▶ _TASK GOAL_
Quote exactly, and only, the lines of the material below from the line with "ball.location = (x, y, BALL_ROW_Z)" through the line with "bpy.context.scene.collection.objects.link(empty)".

+ + + + + + +

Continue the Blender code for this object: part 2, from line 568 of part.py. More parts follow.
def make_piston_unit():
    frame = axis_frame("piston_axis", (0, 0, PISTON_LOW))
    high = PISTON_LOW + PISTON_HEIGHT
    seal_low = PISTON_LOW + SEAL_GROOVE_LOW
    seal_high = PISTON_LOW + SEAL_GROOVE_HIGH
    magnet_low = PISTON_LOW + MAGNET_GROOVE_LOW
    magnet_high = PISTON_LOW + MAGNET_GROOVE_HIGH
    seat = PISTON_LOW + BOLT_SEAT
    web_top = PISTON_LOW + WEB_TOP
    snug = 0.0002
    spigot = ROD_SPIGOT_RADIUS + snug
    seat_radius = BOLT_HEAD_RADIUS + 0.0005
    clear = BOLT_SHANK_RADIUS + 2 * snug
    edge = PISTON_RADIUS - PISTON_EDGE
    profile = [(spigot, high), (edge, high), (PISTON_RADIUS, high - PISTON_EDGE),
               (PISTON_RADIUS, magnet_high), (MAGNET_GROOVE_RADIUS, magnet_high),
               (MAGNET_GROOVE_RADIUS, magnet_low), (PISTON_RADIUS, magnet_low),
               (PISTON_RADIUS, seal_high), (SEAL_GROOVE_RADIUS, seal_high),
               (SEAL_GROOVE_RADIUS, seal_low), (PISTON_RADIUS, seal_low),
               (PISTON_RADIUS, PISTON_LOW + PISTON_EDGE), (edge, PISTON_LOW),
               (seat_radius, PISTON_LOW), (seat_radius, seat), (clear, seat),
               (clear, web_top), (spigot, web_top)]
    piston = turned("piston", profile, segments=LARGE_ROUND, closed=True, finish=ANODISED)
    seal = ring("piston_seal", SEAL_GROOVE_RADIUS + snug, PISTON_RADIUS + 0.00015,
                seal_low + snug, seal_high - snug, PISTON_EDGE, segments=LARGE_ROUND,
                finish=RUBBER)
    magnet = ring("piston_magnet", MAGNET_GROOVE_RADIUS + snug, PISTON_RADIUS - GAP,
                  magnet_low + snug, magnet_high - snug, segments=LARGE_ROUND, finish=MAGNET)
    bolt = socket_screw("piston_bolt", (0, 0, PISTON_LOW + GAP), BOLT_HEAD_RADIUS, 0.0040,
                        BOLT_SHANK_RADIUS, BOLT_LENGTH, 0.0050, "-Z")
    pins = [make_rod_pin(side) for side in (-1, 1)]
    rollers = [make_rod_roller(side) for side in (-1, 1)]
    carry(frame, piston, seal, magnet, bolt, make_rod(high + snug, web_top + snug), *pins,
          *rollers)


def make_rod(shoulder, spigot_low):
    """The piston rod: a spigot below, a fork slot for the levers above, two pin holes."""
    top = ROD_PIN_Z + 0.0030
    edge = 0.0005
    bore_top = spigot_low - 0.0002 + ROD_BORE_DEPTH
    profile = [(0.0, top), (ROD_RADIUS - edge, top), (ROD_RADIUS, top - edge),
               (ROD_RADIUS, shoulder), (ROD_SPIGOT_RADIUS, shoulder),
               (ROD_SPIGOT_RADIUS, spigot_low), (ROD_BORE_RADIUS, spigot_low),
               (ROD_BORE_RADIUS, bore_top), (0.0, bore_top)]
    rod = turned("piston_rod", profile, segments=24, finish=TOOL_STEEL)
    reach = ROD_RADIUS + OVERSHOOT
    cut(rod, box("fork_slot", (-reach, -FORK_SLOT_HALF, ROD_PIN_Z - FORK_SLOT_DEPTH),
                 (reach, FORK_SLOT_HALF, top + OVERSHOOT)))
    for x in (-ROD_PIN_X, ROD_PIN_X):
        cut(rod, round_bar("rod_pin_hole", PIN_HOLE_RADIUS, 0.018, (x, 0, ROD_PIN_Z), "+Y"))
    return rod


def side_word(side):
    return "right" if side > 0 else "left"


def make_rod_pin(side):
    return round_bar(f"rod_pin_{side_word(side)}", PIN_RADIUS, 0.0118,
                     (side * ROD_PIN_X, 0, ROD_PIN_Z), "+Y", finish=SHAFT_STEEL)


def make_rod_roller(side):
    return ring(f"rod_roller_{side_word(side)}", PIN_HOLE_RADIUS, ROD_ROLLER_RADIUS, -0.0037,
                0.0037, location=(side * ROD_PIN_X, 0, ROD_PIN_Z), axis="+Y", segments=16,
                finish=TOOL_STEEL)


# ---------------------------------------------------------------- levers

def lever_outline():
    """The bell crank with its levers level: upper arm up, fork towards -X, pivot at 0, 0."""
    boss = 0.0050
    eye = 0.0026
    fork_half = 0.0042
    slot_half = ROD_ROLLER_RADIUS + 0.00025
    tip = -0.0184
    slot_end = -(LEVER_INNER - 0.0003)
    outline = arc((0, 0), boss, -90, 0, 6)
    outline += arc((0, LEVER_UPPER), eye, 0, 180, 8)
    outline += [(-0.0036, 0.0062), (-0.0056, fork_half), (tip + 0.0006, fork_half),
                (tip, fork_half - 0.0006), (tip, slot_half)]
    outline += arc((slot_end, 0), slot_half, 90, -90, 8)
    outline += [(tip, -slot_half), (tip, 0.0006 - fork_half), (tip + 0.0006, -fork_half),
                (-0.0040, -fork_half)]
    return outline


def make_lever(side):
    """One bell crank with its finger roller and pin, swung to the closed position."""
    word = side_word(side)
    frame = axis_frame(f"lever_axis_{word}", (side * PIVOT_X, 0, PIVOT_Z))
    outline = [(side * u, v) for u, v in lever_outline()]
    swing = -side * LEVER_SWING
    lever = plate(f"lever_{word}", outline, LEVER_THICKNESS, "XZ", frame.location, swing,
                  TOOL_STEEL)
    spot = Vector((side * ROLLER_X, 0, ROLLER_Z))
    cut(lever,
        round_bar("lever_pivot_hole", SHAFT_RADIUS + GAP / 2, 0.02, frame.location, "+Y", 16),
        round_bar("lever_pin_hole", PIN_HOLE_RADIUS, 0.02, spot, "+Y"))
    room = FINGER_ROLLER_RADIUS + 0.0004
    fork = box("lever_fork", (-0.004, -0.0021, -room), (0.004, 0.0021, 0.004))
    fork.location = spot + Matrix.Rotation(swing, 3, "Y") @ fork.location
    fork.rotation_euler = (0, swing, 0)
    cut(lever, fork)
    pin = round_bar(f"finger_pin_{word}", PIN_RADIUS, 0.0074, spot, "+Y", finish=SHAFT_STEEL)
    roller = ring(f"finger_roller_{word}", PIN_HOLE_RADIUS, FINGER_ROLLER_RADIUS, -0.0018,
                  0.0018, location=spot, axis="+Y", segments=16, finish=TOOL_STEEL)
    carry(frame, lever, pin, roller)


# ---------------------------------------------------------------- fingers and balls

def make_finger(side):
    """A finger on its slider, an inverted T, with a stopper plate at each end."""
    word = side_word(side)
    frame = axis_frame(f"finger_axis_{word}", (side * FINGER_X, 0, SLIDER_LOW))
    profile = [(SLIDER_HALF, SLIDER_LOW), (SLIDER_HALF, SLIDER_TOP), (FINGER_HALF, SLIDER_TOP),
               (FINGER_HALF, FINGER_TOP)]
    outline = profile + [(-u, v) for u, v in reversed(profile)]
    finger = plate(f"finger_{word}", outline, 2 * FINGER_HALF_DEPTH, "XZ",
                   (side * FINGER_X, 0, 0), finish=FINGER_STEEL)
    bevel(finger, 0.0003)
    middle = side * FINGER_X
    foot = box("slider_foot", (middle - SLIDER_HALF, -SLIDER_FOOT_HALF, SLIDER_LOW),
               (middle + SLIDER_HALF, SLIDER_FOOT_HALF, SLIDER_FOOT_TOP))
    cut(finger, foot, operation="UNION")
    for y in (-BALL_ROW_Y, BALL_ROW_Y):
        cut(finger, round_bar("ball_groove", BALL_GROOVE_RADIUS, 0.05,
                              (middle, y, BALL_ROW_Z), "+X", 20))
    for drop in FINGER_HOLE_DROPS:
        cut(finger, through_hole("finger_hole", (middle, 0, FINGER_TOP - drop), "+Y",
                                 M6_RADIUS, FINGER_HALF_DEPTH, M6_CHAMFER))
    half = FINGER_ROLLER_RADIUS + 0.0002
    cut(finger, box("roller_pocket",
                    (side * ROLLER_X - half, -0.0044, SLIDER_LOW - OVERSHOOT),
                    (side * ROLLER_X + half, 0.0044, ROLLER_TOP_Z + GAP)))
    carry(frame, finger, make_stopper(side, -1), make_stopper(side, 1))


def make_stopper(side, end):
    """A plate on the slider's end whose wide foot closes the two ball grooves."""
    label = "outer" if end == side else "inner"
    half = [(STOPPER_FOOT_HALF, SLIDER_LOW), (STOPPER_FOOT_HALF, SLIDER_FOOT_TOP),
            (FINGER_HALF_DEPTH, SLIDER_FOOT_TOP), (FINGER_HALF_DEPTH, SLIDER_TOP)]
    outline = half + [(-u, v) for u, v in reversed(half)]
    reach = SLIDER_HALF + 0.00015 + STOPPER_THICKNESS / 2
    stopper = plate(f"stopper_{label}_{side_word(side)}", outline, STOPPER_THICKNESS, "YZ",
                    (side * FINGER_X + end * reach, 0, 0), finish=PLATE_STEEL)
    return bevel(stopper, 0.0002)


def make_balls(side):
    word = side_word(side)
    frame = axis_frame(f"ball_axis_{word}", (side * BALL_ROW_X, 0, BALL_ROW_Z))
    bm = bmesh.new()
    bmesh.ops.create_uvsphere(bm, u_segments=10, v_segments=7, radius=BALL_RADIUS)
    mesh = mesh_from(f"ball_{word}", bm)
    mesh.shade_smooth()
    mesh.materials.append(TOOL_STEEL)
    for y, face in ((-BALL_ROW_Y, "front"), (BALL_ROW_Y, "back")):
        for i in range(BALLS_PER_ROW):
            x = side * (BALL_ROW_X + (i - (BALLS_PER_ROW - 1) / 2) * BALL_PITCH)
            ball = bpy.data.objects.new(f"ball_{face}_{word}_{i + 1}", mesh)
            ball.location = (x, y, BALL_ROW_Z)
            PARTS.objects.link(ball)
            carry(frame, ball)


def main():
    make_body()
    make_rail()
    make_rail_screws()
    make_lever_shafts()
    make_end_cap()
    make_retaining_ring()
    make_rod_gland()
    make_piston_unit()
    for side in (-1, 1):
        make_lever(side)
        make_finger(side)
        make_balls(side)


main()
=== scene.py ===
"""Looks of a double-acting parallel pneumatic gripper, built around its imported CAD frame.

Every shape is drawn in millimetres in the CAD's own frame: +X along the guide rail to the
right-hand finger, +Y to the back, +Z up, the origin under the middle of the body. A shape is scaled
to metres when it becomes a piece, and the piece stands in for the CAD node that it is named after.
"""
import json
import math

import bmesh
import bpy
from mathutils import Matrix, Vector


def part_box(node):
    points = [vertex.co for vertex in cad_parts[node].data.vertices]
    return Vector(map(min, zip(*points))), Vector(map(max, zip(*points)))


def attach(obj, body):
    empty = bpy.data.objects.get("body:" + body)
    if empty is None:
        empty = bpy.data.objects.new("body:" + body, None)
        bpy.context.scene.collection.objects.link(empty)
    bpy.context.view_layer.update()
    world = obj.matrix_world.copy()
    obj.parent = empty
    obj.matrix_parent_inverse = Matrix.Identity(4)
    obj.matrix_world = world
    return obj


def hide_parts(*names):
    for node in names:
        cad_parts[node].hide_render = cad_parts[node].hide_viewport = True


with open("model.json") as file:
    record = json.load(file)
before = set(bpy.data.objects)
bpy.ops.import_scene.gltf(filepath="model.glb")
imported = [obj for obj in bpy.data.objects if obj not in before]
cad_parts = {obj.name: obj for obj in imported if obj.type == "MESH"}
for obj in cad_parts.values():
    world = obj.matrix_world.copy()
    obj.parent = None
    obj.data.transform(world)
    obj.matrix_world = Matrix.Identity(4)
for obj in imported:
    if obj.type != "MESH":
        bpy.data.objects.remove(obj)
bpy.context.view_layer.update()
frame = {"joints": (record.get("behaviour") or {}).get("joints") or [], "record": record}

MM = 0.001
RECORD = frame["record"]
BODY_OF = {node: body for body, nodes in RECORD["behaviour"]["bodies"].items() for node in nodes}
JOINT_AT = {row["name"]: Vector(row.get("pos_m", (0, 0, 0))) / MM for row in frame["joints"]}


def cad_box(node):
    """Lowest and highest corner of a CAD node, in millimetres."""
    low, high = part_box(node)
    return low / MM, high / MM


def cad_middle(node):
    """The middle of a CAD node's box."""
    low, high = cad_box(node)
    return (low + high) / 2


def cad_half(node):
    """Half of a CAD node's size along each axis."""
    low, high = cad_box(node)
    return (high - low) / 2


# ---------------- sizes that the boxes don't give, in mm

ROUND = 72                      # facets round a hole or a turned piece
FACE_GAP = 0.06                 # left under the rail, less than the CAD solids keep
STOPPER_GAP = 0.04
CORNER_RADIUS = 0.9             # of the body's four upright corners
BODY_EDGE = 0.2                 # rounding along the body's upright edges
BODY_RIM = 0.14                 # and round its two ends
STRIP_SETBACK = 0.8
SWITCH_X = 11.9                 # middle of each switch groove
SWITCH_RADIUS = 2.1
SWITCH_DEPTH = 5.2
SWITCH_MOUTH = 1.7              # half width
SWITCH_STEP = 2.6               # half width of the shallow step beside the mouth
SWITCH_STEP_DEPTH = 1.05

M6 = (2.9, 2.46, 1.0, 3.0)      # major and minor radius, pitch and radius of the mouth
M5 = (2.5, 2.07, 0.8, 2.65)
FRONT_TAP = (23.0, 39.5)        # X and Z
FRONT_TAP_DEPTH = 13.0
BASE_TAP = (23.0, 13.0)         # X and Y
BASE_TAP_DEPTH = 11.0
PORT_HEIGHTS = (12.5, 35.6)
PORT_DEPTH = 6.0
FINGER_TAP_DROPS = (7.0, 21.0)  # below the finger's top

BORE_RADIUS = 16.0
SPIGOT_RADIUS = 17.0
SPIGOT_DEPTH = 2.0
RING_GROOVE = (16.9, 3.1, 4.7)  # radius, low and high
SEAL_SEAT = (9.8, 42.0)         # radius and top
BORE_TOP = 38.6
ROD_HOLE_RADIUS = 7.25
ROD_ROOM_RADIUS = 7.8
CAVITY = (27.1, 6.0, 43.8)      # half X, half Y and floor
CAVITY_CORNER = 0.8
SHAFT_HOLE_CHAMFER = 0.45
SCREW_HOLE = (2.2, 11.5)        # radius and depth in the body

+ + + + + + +

▶ _THE OUTPUT_
            ball.location = (x, y, BALL_ROW_Z)
            PARTS.objects.link(ball)
            carry(frame, ball)


def main():
    make_body()
    make_rail()
    make_rail_screws()
    make_lever_shafts()
    make_end_cap()
    make_retaining_ring()
    make_rod_gland()
    make_piston_unit()
    for side in (-1, 1):
        make_lever(side)
        make_finger(side)
        make_balls(side)


main()
=== scene.py ===
"""Looks of a double-acting parallel pneumatic gripper, built around its imported CAD frame.

Every shape is drawn in millimetres in the CAD's own frame: +X along the guide rail to the
right-hand finger, +Y to the back, +Z up, the origin under the middle of the body. A shape is scaled
to metres when it becomes a piece, and the piece stands in for the CAD node that it is named after.
"""
import json
import math

import bmesh
import bpy
from mathutils import Matrix, Vector


def part_box(node):
    points = [vertex.co for vertex in cad_parts[node].data.vertices]
    return Vector(map(min, zip(*points))), Vector(map(max, zip(*points)))


def attach(obj, body):
    empty = bpy.data.objects.get("body:" + body)
    if empty is None:
        empty = bpy.data.objects.new("body:" + body, None)
        bpy.context.scene.collection.objects.link(empty)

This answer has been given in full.